The interest from these loans may be tax-deductible, potentially reducing the amount of taxable income you have to report.
Of course, one caveat here is to make sure you keep your home within the general limits of your neighborhood and make improvements that would provide a return. Real estate agents often base a home’s sale price on the going rate in the area, which may mean you won’t be able to get any return on your investment.
Ensure the improvements you make provide a greater benefit than the cost of the loan and interest.
Paying for other investments
Other costs may warrant a home equity loan, such as paying for college tuition. The idea is to make sure the loan is used for improving your future, so any investment you might make that would yield long-term benefits could be worth funding with a home equity loan.
When To Avoid A Home Equity Loan
While your home’s equity can be used for good purposes, it’s important to use it only when it would be worth the risks. Remember that the loan is backed by your home’s equity, so if you default on payments, you might face foreclosure. In addition, the approval process is more involved than other loans, and you’ll have to pay closing costs as well.
With that in mind, some scenarios where you’ll want to avoid a home equity loan include the following:
Some large purchases don’t warrant a home equity loan. Going on expensive vacations, funding a large wedding, purchasing recreational vehicles, and so forth aren’t strictly necessary, and although they’ll provide some short-term enjoyment, they don’t actually translate into long-term improvement for your future.
Put simply, some purchases are pressing enough to warrant an equity loan, but others are worth saving up for the hard way.
Shaky financial situation
If your financial situation isn’t stable, then it’s not recommended to consider a home equity loan. Even though it can be used to stabilize your situation if you have a lot of high-interest debt, it will still constitute a form of debt itself, so you’ll need to make sure you can handle the monthly payments on it.

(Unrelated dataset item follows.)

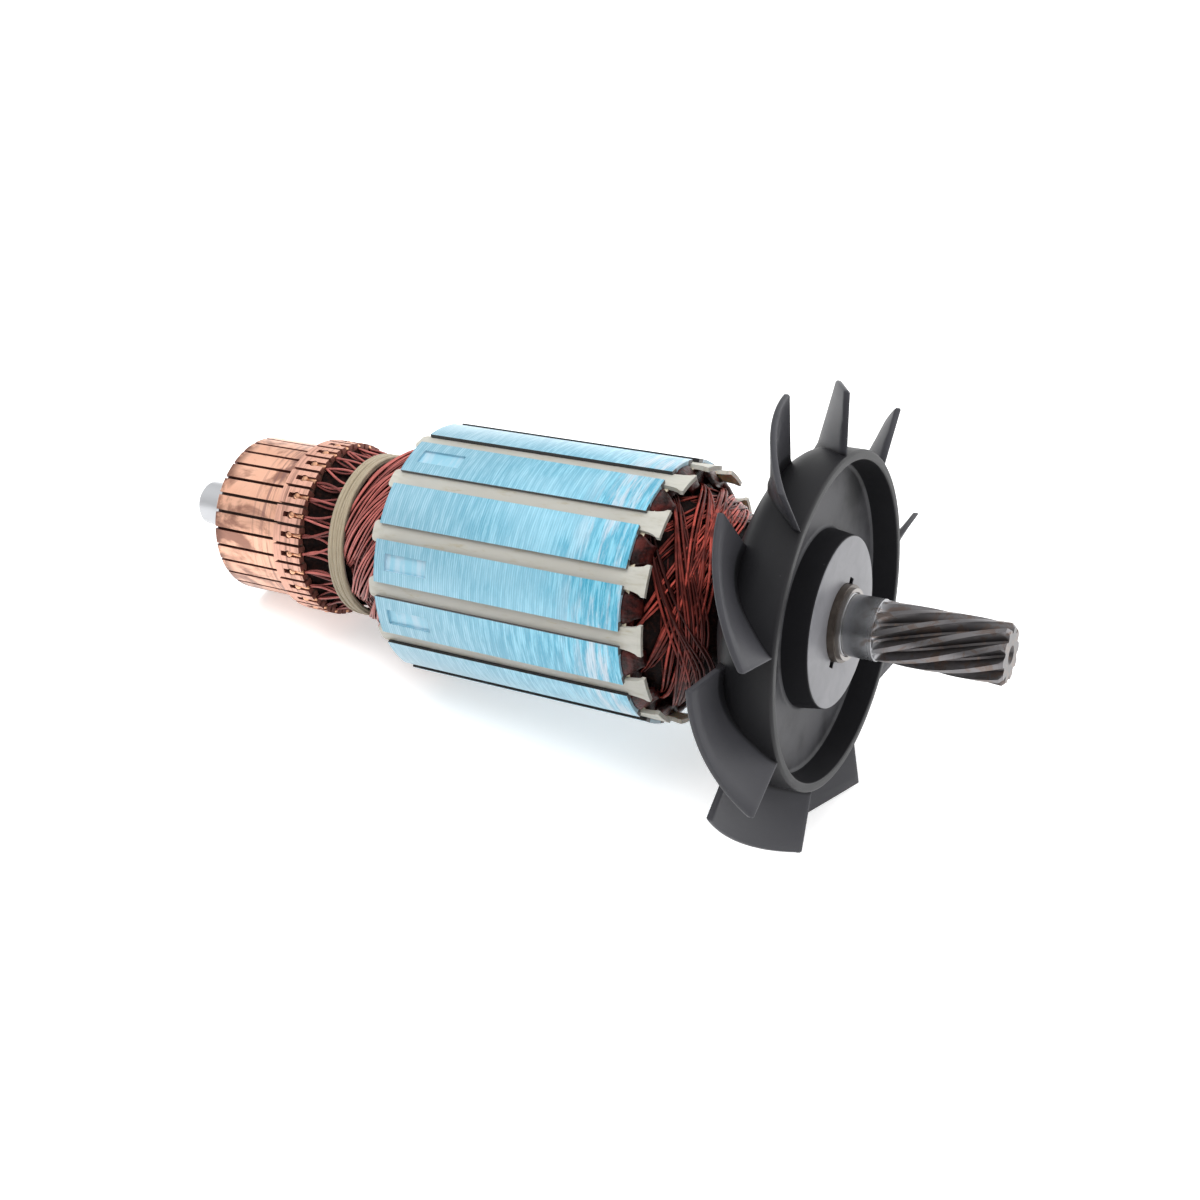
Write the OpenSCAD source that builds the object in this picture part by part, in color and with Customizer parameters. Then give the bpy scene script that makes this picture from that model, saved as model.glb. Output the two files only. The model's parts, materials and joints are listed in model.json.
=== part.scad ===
// Wound armature of a universal motor: shaft with helical pinion, slotted core, commutator and fan.
// Every piece is built along Z, with z = 0 at the middle of the core and the pinion towards +Z.
// laid() then turns the whole part to lie on two fan blades and the rear edge of the commutator.

/* [Shaft] */
// Diameter of the front bearing seat
seat_d = 12; // [10:0.5:13]
// Length of the front bearing seat, from the spacer ring to the pinion
seat_len = 6; // [4:0.5:12]
// Diameter of the rear bearing seat
rear_seat_d = 10; // [8:0.5:11]
// Chamfer on the front edge of the front bearing seat
seat_chamfer = 0.1; // [0.05:0.05:0.15]
// Length of the rear bearing seat
rear_seat_len = 16.1; // [10:0.1:24]
// Height of the shoulders between the bearing seats and the rest of the shaft
shoulder_h = 0.25; // [0.2:0.05:0.4]
// Chamfer on the shaft's rear end
shaft_chamfer = 0.6; // [0.2:0.1:1]
// Diameter of the centre holes in the shaft's ends
centre_hole_d = 3.6; // [2:0.2:5]

/* [Pinion] */
// Number of teeth cut in the front end of the shaft
pinion_teeth = 10; // [8:1:12]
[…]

If your credit isn’t the best, consider trying to make improvements before using a home equity loan. Doing so will get you a lower interest rate and make it easier to get approved.
Identify If A Home Equity Loan Is Right For You
To see if a home equity loan is wise for you, consider these questions:
- How much equity have you built up in your home already?
- What is your purpose? Are you consolidating debt? Funding improvements?
- What benefits will you get as a result of borrowing against your home?
- Is the purchase you want to make necessary? Can it wait?
- Do you have good credit?
- Can you make the monthly payments?
If you plan to use your loan to benefit your future or to handle emergency expenses that you can’t afford otherwise, then a home equity loan may be right for you. Even so, talking to a lender will be necessary to make sure and to get the process started.